Le Pooh.
Soirée chez elle hier. Que c'est bon d'être à ses côtés. Je suis
heureuse de la voir aller mieux ces derniers temps. Sa solitude lui est
toujours douloureuse, mais elle se bat avec son sens de l'humour. Mon
Pooh vit sur une autre planète: l'univers des princes charmants, des
mariages somptueux, de la dentelle, des épisodes de friends
et de la forêt des Rêves bleus. Dans son monde, chaque chose doit être
parfaite et surprenante, tout doit s'imbriquer parfaitement dans une
sorte de quotidien romantique millimètré. Le Pooh connaît donc
régulièrement des contrariétés.
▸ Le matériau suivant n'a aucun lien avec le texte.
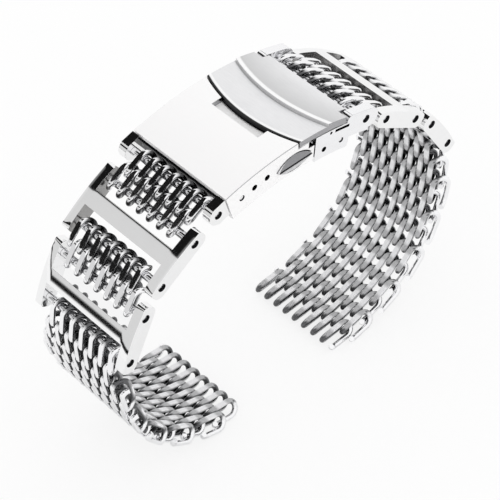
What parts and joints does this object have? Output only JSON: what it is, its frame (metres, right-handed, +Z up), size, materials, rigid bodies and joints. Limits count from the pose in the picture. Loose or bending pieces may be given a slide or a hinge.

Parce que son monde n'est pas forcément
compatible avec le vrai monde. Alors elle saute de l'un à l'autre,
comme une gamine qui sauterait sur une marelle. Elle est émouvante, d'y
croire toujours, de s'accrocher à son destin qui sera comme elle le
rêve. Finalement, le Pooh veut juste être heureuse, être aimée, avoir
droit à sa part de bonheur et elle a tellement raison d'y croire.
Lumière
jaune dehors. Il y a eu de l'orage cette nuit. Le Pooh m'a annoncé hier
soir sans le savoir une grande nouvelle. Elle me parlait d'une de ses
collègues qui était tombée folle amoureuse d'un type marié. Ses yeux
brillaient quand elle me disait à quel point cette relation semblait
fougueuse. Puis elle me parle de l'infidèle. Elle me dit où il vit, où
il travaille me demandant bien entendu la plus grande discrétion. Je reconnais le portrait de F., mais ce n'est pas
possible puisque lui et sa femme filent le parfait amour depuis le
lycée. Je les ai connus en centre de vacances il y a des années. Ils
ont été pour moi des référents alors que j'étais toute jeune. Référents
dans le domaine de l'animation, mais aussi modèles pour ma vie
sentimentale à venir: une telle complicité, la facilité de se
comprendre, la tendresse, le partage. Alors hier soir, il a fallu que
je sache. Elle a laché le prénom, oui, c'est lui. La nouvelle me laisse
un goût amer dans la bouche, comme si c'est moi-même qu'il avait trahie.